-- begin --
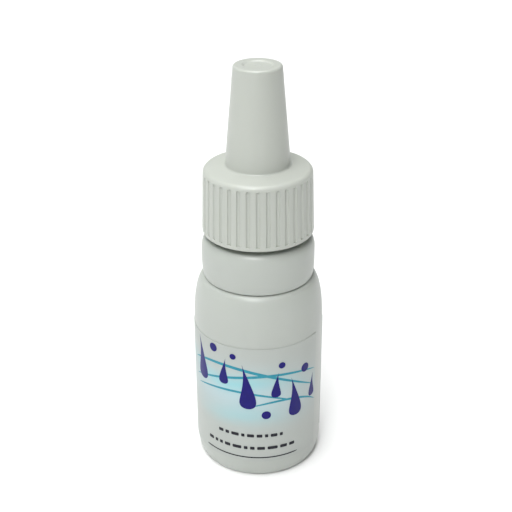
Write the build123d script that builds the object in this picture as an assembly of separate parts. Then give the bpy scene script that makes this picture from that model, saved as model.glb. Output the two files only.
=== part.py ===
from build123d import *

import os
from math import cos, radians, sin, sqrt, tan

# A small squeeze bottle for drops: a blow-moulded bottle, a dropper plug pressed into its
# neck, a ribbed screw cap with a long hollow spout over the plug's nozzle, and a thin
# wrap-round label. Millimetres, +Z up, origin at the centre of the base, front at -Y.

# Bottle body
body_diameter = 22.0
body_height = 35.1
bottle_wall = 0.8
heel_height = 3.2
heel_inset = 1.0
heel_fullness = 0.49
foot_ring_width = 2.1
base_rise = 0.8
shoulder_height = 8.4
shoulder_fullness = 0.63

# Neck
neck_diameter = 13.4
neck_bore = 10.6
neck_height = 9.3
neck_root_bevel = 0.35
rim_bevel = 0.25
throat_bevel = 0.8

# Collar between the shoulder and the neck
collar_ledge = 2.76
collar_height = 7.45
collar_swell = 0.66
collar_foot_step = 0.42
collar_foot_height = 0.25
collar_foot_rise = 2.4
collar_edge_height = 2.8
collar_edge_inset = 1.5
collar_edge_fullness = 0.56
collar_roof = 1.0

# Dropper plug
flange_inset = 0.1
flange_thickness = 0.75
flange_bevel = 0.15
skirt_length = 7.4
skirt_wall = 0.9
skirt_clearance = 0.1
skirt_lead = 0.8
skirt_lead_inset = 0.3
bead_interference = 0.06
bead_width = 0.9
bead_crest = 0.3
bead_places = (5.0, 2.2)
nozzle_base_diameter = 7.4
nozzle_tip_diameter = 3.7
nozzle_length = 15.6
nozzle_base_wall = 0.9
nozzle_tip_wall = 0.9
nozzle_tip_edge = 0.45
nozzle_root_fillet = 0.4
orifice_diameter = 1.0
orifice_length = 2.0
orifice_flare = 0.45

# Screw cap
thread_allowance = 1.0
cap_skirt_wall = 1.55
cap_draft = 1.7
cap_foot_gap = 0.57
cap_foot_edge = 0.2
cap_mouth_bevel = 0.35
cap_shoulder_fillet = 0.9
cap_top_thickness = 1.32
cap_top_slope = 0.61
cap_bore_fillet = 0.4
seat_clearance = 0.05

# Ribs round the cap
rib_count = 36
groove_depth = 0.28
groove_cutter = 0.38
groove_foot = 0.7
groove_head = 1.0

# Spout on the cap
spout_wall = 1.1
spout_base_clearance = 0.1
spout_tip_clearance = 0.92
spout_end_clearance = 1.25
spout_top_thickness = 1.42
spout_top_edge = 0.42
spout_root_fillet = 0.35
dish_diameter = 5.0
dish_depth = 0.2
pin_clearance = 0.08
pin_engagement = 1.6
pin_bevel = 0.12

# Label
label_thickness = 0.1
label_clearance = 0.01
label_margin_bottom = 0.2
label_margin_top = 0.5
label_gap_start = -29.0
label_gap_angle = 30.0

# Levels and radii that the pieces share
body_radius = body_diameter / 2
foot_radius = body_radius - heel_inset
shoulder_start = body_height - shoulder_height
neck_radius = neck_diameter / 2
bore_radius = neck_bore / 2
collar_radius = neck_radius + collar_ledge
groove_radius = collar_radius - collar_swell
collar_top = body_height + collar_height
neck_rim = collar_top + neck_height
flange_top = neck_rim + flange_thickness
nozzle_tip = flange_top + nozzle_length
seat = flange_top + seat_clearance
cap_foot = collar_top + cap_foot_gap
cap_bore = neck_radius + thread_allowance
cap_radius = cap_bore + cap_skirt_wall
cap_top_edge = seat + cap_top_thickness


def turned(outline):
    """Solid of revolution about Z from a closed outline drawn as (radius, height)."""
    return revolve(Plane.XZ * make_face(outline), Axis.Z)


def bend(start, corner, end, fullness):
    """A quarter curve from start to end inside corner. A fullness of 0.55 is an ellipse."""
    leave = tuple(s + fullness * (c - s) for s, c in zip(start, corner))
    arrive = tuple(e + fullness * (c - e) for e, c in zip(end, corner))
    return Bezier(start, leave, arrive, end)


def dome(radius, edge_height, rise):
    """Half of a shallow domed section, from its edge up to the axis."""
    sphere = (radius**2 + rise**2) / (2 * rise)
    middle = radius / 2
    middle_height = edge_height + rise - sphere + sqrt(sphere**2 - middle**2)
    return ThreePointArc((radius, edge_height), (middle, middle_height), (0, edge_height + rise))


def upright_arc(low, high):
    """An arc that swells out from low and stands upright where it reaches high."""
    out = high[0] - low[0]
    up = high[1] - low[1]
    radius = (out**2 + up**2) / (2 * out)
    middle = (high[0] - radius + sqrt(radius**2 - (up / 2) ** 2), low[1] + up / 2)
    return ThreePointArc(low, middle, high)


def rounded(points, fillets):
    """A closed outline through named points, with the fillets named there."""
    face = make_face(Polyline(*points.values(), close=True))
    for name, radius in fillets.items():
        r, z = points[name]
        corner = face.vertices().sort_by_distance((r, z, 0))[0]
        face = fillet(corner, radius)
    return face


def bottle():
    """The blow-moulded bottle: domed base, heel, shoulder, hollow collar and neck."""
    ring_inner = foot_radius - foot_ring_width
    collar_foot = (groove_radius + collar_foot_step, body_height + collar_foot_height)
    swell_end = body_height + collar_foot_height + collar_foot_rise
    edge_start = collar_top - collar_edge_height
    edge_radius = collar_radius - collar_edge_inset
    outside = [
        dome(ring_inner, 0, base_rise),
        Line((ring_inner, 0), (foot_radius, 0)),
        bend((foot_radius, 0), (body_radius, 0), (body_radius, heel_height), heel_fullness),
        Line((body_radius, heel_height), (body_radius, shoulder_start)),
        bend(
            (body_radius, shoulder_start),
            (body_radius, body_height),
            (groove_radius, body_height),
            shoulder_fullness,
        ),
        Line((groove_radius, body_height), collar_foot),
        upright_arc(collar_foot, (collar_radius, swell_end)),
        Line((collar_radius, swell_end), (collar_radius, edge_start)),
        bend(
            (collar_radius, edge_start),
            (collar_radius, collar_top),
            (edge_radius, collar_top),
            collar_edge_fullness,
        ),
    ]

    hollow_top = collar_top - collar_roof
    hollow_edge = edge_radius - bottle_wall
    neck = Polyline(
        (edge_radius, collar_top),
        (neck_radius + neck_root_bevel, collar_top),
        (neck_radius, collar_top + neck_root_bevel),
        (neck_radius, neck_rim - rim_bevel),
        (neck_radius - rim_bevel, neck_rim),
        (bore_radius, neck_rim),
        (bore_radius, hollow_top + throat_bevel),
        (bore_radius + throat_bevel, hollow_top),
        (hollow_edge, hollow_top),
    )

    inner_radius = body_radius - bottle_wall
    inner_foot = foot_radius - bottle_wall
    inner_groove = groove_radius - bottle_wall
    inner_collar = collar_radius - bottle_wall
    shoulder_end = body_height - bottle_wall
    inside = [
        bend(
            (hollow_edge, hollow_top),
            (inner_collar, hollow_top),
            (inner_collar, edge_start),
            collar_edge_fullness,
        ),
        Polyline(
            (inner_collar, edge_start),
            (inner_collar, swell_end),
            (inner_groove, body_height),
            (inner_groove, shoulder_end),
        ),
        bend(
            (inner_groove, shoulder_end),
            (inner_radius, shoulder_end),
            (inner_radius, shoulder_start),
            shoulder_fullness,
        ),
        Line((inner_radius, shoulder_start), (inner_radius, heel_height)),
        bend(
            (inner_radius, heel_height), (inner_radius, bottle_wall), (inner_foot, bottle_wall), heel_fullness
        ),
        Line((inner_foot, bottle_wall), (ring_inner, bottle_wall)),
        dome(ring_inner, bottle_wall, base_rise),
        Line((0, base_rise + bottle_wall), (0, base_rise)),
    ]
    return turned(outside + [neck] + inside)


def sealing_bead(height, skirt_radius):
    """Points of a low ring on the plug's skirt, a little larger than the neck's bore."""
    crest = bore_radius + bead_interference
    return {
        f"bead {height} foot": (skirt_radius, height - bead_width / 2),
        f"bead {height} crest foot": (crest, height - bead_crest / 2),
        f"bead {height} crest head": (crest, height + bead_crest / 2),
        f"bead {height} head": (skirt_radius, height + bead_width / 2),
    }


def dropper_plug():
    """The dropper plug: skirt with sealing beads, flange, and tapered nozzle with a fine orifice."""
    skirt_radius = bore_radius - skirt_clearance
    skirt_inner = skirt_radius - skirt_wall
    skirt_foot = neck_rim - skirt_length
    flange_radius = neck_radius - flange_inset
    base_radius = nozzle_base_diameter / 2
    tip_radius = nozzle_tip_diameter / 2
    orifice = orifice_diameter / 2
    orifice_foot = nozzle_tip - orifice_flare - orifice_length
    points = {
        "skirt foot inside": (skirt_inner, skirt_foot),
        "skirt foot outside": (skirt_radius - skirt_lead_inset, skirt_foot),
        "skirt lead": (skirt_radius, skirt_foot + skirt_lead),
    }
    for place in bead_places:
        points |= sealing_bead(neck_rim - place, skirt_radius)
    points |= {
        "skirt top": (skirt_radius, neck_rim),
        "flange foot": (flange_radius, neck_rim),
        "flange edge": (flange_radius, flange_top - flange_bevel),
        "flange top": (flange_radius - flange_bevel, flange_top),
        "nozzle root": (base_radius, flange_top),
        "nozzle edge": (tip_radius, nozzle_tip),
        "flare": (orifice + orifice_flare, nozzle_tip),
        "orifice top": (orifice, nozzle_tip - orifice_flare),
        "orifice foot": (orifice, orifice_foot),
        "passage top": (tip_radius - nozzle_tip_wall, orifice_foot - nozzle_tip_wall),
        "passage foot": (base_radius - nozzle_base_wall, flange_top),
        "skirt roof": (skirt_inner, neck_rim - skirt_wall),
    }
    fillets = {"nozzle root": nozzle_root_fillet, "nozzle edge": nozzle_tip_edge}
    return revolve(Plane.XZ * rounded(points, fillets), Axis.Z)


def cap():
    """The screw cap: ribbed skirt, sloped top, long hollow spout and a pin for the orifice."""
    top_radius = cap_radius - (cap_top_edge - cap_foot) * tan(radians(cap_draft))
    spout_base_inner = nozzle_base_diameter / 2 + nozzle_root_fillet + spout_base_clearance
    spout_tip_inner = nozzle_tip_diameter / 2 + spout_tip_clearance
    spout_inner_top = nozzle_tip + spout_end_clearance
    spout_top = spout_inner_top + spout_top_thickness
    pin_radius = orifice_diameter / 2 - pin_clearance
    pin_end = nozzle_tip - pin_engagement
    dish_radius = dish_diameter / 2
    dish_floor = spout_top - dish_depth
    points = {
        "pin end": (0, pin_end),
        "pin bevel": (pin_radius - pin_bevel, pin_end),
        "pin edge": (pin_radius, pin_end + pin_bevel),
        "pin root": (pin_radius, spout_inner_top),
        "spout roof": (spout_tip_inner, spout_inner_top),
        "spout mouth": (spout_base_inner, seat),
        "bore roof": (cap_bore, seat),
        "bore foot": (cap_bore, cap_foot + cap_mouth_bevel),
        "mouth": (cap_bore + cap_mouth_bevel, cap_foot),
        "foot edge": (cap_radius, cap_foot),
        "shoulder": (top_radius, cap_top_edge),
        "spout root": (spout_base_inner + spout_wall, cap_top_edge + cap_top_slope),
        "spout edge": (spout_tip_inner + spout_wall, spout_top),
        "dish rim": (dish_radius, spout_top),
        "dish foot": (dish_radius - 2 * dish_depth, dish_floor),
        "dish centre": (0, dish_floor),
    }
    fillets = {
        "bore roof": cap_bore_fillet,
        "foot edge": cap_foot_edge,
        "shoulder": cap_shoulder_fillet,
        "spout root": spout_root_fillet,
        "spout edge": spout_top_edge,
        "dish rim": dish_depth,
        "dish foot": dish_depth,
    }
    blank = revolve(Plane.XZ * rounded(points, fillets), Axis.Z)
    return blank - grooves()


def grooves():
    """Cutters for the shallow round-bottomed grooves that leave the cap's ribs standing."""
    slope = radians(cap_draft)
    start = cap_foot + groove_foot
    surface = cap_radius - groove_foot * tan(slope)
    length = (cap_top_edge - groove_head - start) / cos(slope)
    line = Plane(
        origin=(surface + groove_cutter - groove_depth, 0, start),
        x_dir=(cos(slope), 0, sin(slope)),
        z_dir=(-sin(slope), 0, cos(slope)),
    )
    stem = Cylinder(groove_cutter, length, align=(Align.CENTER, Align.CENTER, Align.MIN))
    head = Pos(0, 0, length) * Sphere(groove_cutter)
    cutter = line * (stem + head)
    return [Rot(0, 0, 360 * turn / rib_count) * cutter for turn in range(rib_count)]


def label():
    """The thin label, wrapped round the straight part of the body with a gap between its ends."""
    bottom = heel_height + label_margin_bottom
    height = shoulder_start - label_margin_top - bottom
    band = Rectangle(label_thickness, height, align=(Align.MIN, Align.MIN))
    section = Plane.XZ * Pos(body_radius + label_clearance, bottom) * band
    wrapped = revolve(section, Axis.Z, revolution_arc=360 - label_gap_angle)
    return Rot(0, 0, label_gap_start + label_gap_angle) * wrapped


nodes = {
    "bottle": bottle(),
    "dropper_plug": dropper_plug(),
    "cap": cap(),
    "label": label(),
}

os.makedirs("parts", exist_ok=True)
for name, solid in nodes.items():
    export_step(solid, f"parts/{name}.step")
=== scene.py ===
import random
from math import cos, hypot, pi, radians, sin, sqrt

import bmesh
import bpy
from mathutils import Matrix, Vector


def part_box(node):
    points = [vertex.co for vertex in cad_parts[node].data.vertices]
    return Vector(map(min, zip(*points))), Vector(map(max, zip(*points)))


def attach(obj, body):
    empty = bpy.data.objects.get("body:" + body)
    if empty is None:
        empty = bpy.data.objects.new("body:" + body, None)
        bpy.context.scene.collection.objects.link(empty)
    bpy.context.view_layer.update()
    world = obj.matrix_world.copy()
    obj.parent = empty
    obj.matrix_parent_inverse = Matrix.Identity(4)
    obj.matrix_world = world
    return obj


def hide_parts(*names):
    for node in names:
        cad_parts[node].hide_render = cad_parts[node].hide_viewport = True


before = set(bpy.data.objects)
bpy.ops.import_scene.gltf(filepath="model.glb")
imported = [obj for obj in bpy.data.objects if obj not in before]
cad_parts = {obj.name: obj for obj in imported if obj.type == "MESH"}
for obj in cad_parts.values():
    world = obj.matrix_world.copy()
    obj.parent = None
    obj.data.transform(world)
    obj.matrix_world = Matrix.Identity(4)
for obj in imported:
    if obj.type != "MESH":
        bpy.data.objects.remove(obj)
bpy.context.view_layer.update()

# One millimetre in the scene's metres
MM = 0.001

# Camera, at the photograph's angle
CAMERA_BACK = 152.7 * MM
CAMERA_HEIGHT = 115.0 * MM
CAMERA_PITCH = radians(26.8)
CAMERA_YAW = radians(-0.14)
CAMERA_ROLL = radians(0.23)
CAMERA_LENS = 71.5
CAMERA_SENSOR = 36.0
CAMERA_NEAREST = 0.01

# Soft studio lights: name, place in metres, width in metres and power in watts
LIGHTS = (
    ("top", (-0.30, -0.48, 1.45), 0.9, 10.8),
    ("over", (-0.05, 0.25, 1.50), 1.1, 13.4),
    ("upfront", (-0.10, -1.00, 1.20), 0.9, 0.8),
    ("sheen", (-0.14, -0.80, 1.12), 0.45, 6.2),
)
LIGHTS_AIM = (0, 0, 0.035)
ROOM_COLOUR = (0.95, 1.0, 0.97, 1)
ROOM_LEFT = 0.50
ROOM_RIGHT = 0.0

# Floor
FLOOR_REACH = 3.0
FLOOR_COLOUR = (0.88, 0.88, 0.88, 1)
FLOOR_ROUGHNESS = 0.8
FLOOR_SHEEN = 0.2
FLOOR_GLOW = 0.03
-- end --
Task goal. Find each line that has the word "update", then copy it out.

Task solution.
    bpy.context.view_layer.update()
bpy.context.view_layer.update()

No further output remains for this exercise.